Investor Tips for Phuket

  • Hire a Thai property lawyer before making an offer. Budget 1,500–3,000 USD for legal due diligence specifically covering Hotel Act Licence feasibility for your target unit and building. This single step can save you from a 200,000+ USD mistake in a non-compliant building.
  • Prioritize buildings already operating under a Hotel Act Licence. Some Phuket condo-hotel developments hold building-wide licences that cover individual units — these command a purchase premium of 10–20% but dramatically reduce your regulatory exposure and time-to-revenue.
  • Model worst-case fine exposure into your underwriting. With fines ranging from 5,000 to 20,000 USD per violation, a single enforcement action can eliminate 6–12 months of net rental income. Carry this as a line item in your investment proforma.
  • Verify the foreign ownership quota before signing. Thailand restricts foreign condo ownership to 49% of total building units. In popular buildings, this quota is often exhausted — meaning foreigners can only purchase via leasehold (30-year terms), which affects resale value and financing options.
  • Engage a licensed Thai property management company that already holds STR operating licences. Management fees run 20–30% of gross revenue but provide an operational compliance buffer and reduce your direct legal exposure as a foreign owner.

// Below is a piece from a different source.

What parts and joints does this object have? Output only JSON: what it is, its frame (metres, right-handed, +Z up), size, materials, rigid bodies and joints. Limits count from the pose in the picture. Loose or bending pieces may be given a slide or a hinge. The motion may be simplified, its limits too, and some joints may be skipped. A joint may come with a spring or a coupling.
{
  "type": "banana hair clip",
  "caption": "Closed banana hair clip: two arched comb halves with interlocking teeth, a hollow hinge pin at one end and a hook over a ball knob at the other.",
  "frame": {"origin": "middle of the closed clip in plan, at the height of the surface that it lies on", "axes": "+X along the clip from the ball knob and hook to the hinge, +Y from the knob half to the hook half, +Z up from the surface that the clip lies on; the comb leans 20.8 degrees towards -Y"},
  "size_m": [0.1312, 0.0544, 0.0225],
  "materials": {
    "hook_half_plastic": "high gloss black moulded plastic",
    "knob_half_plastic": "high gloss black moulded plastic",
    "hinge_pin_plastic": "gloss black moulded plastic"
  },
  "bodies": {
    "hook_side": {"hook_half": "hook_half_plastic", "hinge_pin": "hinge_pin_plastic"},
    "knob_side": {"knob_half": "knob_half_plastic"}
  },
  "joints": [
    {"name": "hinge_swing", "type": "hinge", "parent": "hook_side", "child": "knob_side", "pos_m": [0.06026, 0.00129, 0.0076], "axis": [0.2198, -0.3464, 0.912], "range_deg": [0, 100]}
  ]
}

  • Review juristic person rules and last 24 months of meeting minutes. A building that permits STR today may vote to ban it within your holding period. Look for developments with STR-permissive rules written into their governing documents, not just informal practice.
  • Factor Thai tax structure into net yield calculations. Gross yields of 8% can compress to 4–5% net after Thai income tax, VAT (if applicable), management fees, and maintenance costs in a tropical climate. Run full net-of-tax models before comparing to US market alternatives.
  • Monitor TAT and provincial authority announcements quarterly. Phuket's enforcement environment shifts with political cycles and tourism industry lobbying. Investors holding non-compliant properties should have a rapid-compliance contingency plan — including Hotel Act Licence application documents pre-prepared — so they can act within 30 days of any announced crackdown.